IO-contamination is realized by simulating $ w_t$ coming from an $ \varepsilon $-contaminated $ {N}_n(0,R)$. The effects of an IO-contaminated model may be seen by just interchanging the role of $ w_t$ and $ v_t$ in the first example. They will generate a simulation of length $ 100$ of a steady state model (i.e. $ H=R=Q=F=1$) under a convex contaminated $ w_t$, with radius $ 0.1$, and $ K={N}(10,0.1)$.

  ErrY = normal(T)
  ErrX = epscontnorm(T,eps,mid,Cid,mcont,Ccont,0)
  sim = kemitor2(T,mu,H,F,ErrY,ErrX)

  state = (1:100)~(sim.X)
  obs= (1:100)~(sim.Y)
  ind = ErrX.Ind
31055 XAGrkalm03.xpl

Figure 18.2: Examples 2 ,3 displayed simultaneously: AO's cause single peaks, IO's result in a level change
\includegraphics[scale=0.65]{simAOIO}


18.1.3 Problem Setup

To summarize we want to solve the following problem.

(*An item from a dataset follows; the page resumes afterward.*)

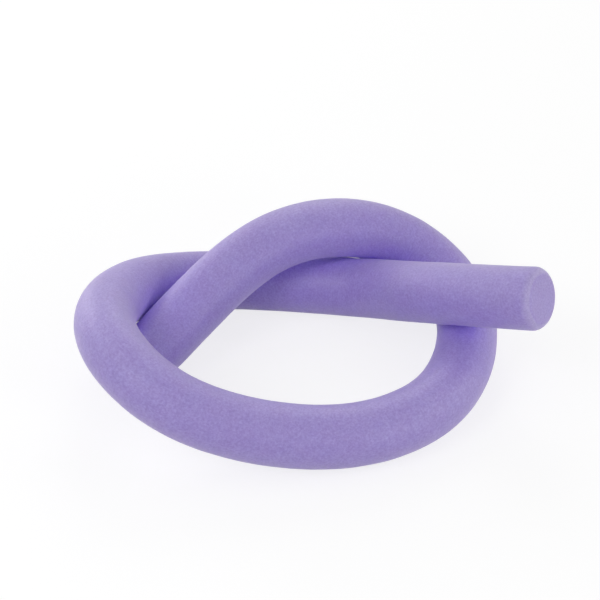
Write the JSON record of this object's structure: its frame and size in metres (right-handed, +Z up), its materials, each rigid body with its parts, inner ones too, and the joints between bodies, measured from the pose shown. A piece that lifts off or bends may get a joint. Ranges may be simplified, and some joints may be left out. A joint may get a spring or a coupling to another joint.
{
  "type": "pool noodle",
  "caption": "Solid foam pool noodle tied in a loose overhand knot and lying on the floor, with its free end raised over the loop; a soft buoyancy aid for swimming and play.",
  "frame": {"origin": "middle of the knot's outline seen from above, on the floor that it lies on", "axes": "+X along the knot's longest side, towards the raised end; +Y to the back, over the arch; +Z up"},
  "size_m": [0.4912, 0.3464, 0.1577],
  "materials": {
    "foam": "violet closed-cell polyethylene foam, matte, with a fine mottled cell grain"
  },
  "bodies": {
    "root": {"foam_noodle": "foam"}
  },
  "joints": []
}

In a given ideal normal state-space model, that is $ x_0\sim {N}_n(\mu,\Sigma)$, $ v_t\sim {N}_m(0,Q)$, $ w_t\sim {N}_n(0,R)$ all stochastically independent, with $ F$, $ H$, $ Q$, $ R$ known and in ``correct'' dimensions, we want to find recursive estimates for $ x_t$ based on $ y_{t}$ and a preliminary estimate $ x_{t\vert t-1}$ for $ x_t$ based on all observations $ y_{t-i}$, $ i=1, \ldots,t-1$. The quality of this estimator is measured in terms of the mean squared error (MSE) $ \mathop{\rm {{}E{}}}\nolimits [\vert x_t-f(y_t,x_{t\vert t-1})\vert^2]$. For robustness reasons we want the influence of $ y_t$ on $ f(y_t,x_{t\vert t-1})$ to be bounded in order to protect it from AO outliers.

Of course for this robustness, we pay a price, namely we cannot in general achieve the optimal MSE which is attained by the classical Kalman filter $ x_{t\vert t}^0$. This price will be measured by the relative efficiency loss $ [{\rm MSE}(f)-{\rm MSE}(x_{t\vert t}^0)]/{\rm MSE}(x_{t\vert t}^0)$.